==== INFORMATION PROVIDED

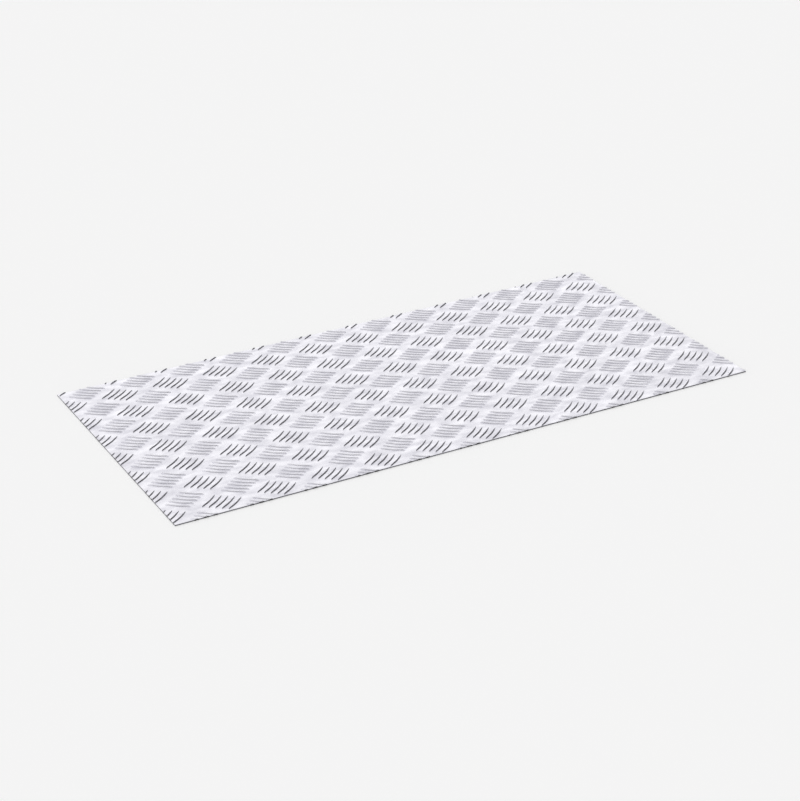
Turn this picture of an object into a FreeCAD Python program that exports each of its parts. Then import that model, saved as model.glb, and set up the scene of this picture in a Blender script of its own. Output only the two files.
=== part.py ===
"""Five-bar tread plate: an aluminium sheet with raised bars rolled into its top face.

The sheet is one rolled piece, so the model is one solid in one node, tread_plate.
Groups of five parallel bars rise and fall in turn across the sheet, each group in a
diamond of its own, and the sheet is sheared to size straight through the pattern.

Frame: millimetres, +Z up. X runs along the sheet's length and Y along its width, with
the origin under the sheet's middle, on the flat face that it lies on.
"""

import FreeCAD, Part
import math
import os

SIZES = (
    ("sheet_length", 1000.0, "sheet, along X"),
    ("sheet_width", 500.0, "sheet, along Y"),
    ("sheet_thickness", 2.0, "metal between the bars"),
    ("bar_height", 1.5, "crown of a bar above the sheet"),
    ("bar_length", 40.0, "a bar's foot, tip to tip"),
    ("bar_width", 5.5, "a bar's foot at its widest"),
    ("flank_slope", 45.0, "degrees that a bar's side leans in from upright"),
    ("bars_per_group", 5, "parallel bars in one group"),
    ("bar_spacing", 10.0, "from bar to bar, along the diamond's other side"),
    ("pitch_x", 87.6, "from a group to the next one like it, along the sheet"),
    ("pitch_y", 69.7, "from a group to the next one like it, across the sheet"),
    ("first_group_x", -2.7, "centre of the first rising group, from the sheet's near left corner"),
    ("first_group_y", 29.0, "the same, along Y"),
    ("pattern_turn", -0.42, "degrees that the pattern is turned on the sheet, as it was sheared"),
)
SMALLEST_OFFCUT = 0.01  # mm3: a sheared bar that leaves less than this on the sheet leaves nothing


def add_dimensions(doc):
    """The spreadsheet that drives the model: one named cell for each size."""
    sheet = doc.addObject("Spreadsheet::Sheet", "dims")
    for row, (alias, value, note) in enumerate(SIZES, 1):
        sheet.set(f"A{row}", alias)
        sheet.set(f"B{row}", str(value))
        sheet.set(f"C{row}", note)
        sheet.setAlias(f"B{row}", alias)
    doc.recompute()


def add_flat_sheet(doc):
    """The flat metal under the bars, centred on the origin and lying on Z = 0."""
    flat = doc.addObject("Part::Box", "flat_sheet")
    flat.setExpression("Length", "dims.sheet_length")
    flat.setExpression("Width", "dims.sheet_width")
    flat.setExpression("Height", "dims.sheet_thickness")
    flat.setExpression("Placement.Base.x", "-dims.sheet_length / 2")
    flat.setExpression("Placement.Base.y", "-dims.sheet_width / 2")
    return flat


def add_bar(doc):
    """One bar along X at the origin: two shallow cones overlap in a pointed oval.

    The cones' feet are two equal arcs through the bar's tips, and their sides lean in
    to the crown, so the bar runs out thin and low at both tips.
    """
    arc_radius = "(dims.bar_length ^ 2 + dims.bar_width ^ 2) / (4 * dims.bar_width)"
    lean = "dims.bar_height * tan(dims.flank_slope * 1 deg)"
    sides = []
    for name, sign in (("bar_left_side", "-"), ("bar_right_side", "")):
        cone = doc.addObject("Part::Cone", name)
        cone.setExpression("Radius1", arc_radius)
        cone.setExpression("Radius2", f"{arc_radius} - {lean}")
        cone.setExpression("Height", "dims.bar_height")
        cone.setExpression("Placement.Base.y", f"{sign}({arc_radius} - dims.bar_width / 2)")
        sides.append(cone)
    bar = doc.addObject("Part::MultiCommon", "bar")
    bar.Shapes = sides
    return bar


def groups_across(first, step, side, reach):
    """The numbers of the groups, counted from the first, that can reach a side this long."""
    lowest = math.floor((-reach - first) / step)
    highest = math.ceil((side + reach - first) / step)
    return range(lowest, highest + 1)

def bar_places(dims):
    """(x, y, turn in degrees) of every bar whose group can reach the sheet."""
    half_x, half_y = dims.pitch_x / 2, dims.pitch_y / 2
    slope = math.atan2(half_y, half_x)
    skew = math.radians(dims.pattern_turn)
    first_x = dims.first_group_x - dims.sheet_length / 2
    first_y = dims.first_group_y - dims.sheet_width / 2
    middle = (dims.bars_per_group - 1) / 2
    drift = abs(math.sin(skew)) * max(dims.sheet_length, dims.sheet_width)
    reach = middle * dims.bar_spacing + dims.bar_length / 2 + drift
    for column in groups_across(dims.first_group_x, half_x, dims.sheet_length, reach):
        for row in groups_across(dims.first_group_y, half_y, dims.sheet_width, reach):
            if (column + row) % 2:
                continue
            rising = column % 2 == 0
            turn = slope if rising else -slope
            for number in range(int(dims.bars_per_group)):
                stacked = (number - middle) * dims.bar_spacing
                along = column * half_x + stacked * math.cos(turn)
                across = row * half_y - stacked * math.sin(turn)
                x = first_x + along * math.cos(skew) - across * math.sin(skew)
                y = first_y + along * math.sin(skew) + across * math.cos(skew)
                yield x, y, math.degrees(turn + skew)


def add_tread_bars(doc, bar):
    """Every bar of the pattern as one compound, each cut off where the sheet is sheared.

    The pattern has hundreds of bars, too many for a pattern feature to fuse one by one,
    so this object's Shape is set here from copies of the bar.
    """
    dims = doc.dims
    half_length, half_width = dims.sheet_length / 2, dims.sheet_width / 2
    corner = FreeCAD.Vector(-half_length, -half_width, dims.sheet_thickness)
    room = Part.makeBox(dims.sheet_length, dims.sheet_width, dims.bar_height, corner)
    upright = FreeCAD.Vector(0, 0, 1)
    reach = dims.bar_length / 2
    whole_bar = bar.Shape
    bars = []
    for x, y, turn in bar_places(dims):
        if abs(x) - reach >= half_length or abs(y) - reach >= half_width:
            continue
        placed = whole_bar.copy()
        spot = FreeCAD.Vector(x, y, dims.sheet_thickness)
        placed.Placement = FreeCAD.Placement(spot, FreeCAD.Rotation(upright, turn))
        if abs(x) + reach <= half_length and abs(y) + reach <= half_width:
            bars += placed.Solids
        else:
            kept = placed.common(room).Solids
            bars += [piece for piece in kept if piece.Volume > SMALLEST_OFFCUT]
    tread = doc.addObject("Part::Feature", "tread_bars")
    tread.Shape = Part.makeCompound(bars)
    return tread


def add_tread_plate(doc, flat, tread):
    """The finished plate: the flat sheet and its bars as the one solid that was rolled."""
    plate = doc.addObject("Part::Fuse", "tread_plate")
    plate.Label = "tread_plate"
    plate.Base = flat
    plate.Tool = tread
    plate.Refine = False
    return plate


def check(doc, parts):
    """Stops the build if an object failed or a part isn't one sound solid."""
    for item in doc.Objects:
        if "Invalid" in item.State or "Error" in item.State:
            raise RuntimeError(f"{item.Name} failed: {item.State}")
    for part in parts:
        shape = part.Shape
        if shape.isNull() or not shape.isValid() or len(shape.Solids) != 1:
            raise RuntimeError(f"{part.Label} isn't one sound solid")


def main():
    doc = FreeCAD.newDocument("tread_plate_document")
    add_dimensions(doc)
    flat = add_flat_sheet(doc)
    bar = add_bar(doc)
    doc.recompute()
    tread = add_tread_bars(doc, bar)
    plate = add_tread_plate(doc, flat, tread)
    doc.recompute()
    parts = [plate]
    check(doc, parts)
    os.makedirs("parts", exist_ok=True)
    for part in parts:
        part.Shape.Solids[0].exportStep(f"parts/{part.Label}.step")
        print(part.Label, len(tread.Shape.Solids), "bars,", len(part.Shape.Faces), "faces,",
              round(part.Shape.Volume), "mm3")


main()
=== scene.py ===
# %% [markdown]
# # Aluminium tread plate
#
# The real object is one sheet of aluminium, 1000 mm long and 500 mm wide. It was rolled
# while it was hot, and the upper roll had small pointed grooves cut in it, so the metal rose
# into them as bars: groups of five, rising and falling in turn. A guillotine then sheared the
# sheet to size, straight through the pattern.
#
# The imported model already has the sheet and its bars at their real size, but with plain flat
# flanks and no finish. This lesson models the same sheet again with softly rounded bars and
# sheared edges, gives it a mill finish, and sets it on a pale studio floor.

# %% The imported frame
import math

import bmesh
import bpy
from mathutils import Matrix, Vector


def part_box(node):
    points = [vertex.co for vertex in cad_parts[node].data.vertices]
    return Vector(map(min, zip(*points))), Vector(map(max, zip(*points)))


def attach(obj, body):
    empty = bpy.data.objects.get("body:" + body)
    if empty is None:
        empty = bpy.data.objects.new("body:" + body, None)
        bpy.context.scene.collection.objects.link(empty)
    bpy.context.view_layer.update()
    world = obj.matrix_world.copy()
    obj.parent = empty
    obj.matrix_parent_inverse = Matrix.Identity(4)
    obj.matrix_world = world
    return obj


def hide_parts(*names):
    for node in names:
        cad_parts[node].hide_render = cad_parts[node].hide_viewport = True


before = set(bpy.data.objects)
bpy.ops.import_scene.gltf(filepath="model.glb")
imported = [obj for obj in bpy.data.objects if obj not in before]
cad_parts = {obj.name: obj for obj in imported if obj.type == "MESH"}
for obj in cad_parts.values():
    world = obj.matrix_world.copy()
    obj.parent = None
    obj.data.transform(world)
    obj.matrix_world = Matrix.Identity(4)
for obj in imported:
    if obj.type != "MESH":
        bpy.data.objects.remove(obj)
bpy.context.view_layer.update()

MM = 0.001
PLATE_NODE = "tread_plate"
plate_low, plate_high = (Vector(corner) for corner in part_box(PLATE_NODE))
plate_length = plate_high.x - plate_low.x
plate_width = plate_high.y - plate_low.y
print(f"plate {plate_length / MM:.1f} x {plate_width / MM:.1f} x {plate_high.z / MM:.2f} mm")

# %% [markdown]
# ## The sizes of the pattern
#
# A tread pattern is named by its bars: this one is the five-bar pattern. The bars of one group
# lie side by side in a diamond, and the diamonds cover the sheet like floor tiles. Only a few
# sizes drive it all: the bar, the gap from bar to bar, and the two pitches, which are the
# diamond's width and height. The metal between the bars is 2 mm thick, and the crowns stand
# 1.5 mm above it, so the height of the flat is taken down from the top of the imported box.

# %% Sizes of the bars and the diamonds
BAR_LENGTH = 40 * MM
BAR_WIDTH = 5.5 * MM
BAR_HEIGHT = 1.5 * MM
BARS_PER_GROUP = 5
BAR_SPACING = 10 * MM
PITCH_X = 87.6 * MM
PITCH_Y = 69.7 * MM
FIRST_GROUP_X = -2.7 * MM
FIRST_GROUP_Y = 29 * MM
PATTERN_TURN = math.radians(-0.42)

flat_top = plate_high.z - BAR_HEIGHT
diamond_slope = math.atan2(PITCH_Y, PITCH_X)
diamond_side = math.hypot(PITCH_X, PITCH_Y) / 2
print(f"flat metal {flat_top / MM:.2f} mm, bars at {math.degrees(diamond_slope):.1f} degrees")

# %% [markdown]
# ## Picking things up
#
# Every operator works on whatever is selected, as it does by hand. Loading the frame leaves
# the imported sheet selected, so the first habit is to let go of everything, then pick the one
# piece that is worked on. Inside edit mode the faces and edges are picked by where they are.

# %% Helpers for selecting
def pick(*pieces):
    """Selects these pieces and nothing else, with the first of them active."""
    bpy.ops.object.select_all(action="DESELECT")
    for piece in pieces:
        piece.select_set(True)
    bpy.context.view_layer.objects.active = pieces[0]


def edit(piece, select="SELECT"):
    """Opens a piece in edit mode with all of it selected, or none of it."""
    pick(piece)
    bpy.ops.object.mode_set(mode="EDIT")
    bpy.ops.mesh.select_mode(type="VERT")
    bpy.ops.mesh.select_all(action=select)


def pick_open_edges():
    """In edit mode, selects every edge that has a face on one side only."""
    bpy.ops.mesh.select_mode(type="EDGE")
    bpy.ops.mesh.select_all(action="DESELECT")
    bpy.ops.mesh.select_non_manifold(
        extend=False, use_wire=True, use_boundary=True,
        use_multi_face=False, use_non_contiguous=False, use_verts=False)


def close_edit():
    bpy.ops.object.mode_set(mode="OBJECT")


def apply_modifiers(piece):
    pick(piece)
    for modifier in list(piece.modifiers):
        bpy.ops.object.modifier_apply(modifier=modifier.name)


def tell(piece):
    """Prints how big a piece's mesh is."""
    size = piece.dimensions / MM
    faces = len(piece.data.polygons)
    print(f"{piece.name}: {faces} faces, {size.x:.2f} x {size.y:.2f} x {size.z:.2f} mm")


# %% [markdown]
# ## One bar, from two arcs
#
# The groove in the roll is ground with a round wheel, so a bar's foot is bounded by two equal
# arcs that meet in a point at each end. Spinning a single point about each arc's centre draws
# that outline exactly, which scaling a circle would not: an ellipse has blunt ends.
#
# The flanks come from lifting the outline in four steps, each a little smaller than the last.
# The first steps are steep and the last are nearly flat, which makes the round crown. Every
# ring is shorter as well as narrower, so that the bar also runs out low at its two tips. There
# are 884 bars, so one bar has only about fifty faces.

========

> _TASK DETAILS_
Within the listing above, locate the line containing "parts = [plate]" and the line containing "zip(*points))), Vector(map(max, zip(*points)))". Reproduce those two lines and all lines between them exactly, with nothing added.

> _THE OUTPUT_
    parts = [plate]
    check(doc, parts)
    os.makedirs("parts", exist_ok=True)
    for part in parts:
        part.Shape.Solids[0].exportStep(f"parts/{part.Label}.step")
        print(part.Label, len(tread.Shape.Solids), "bars,", len(part.Shape.Faces), "faces,",
              round(part.Shape.Volume), "mm3")


main()
=== scene.py ===
# %% [markdown]
# # Aluminium tread plate
#
# The real object is one sheet of aluminium, 1000 mm long and 500 mm wide. It was rolled
# while it was hot, and the upper roll had small pointed grooves cut in it, so the metal rose
# into them as bars: groups of five, rising and falling in turn. A guillotine then sheared the
# sheet to size, straight through the pattern.
#
# The imported model already has the sheet and its bars at their real size, but with plain flat
# flanks and no finish. This lesson models the same sheet again with softly rounded bars and
# sheared edges, gives it a mill finish, and sets it on a pale studio floor.

# %% The imported frame
import math

import bmesh
import bpy
from mathutils import Matrix, Vector


def part_box(node):
    points = [vertex.co for vertex in cad_parts[node].data.vertices]
    return Vector(map(min, zip(*points))), Vector(map(max, zip(*points)))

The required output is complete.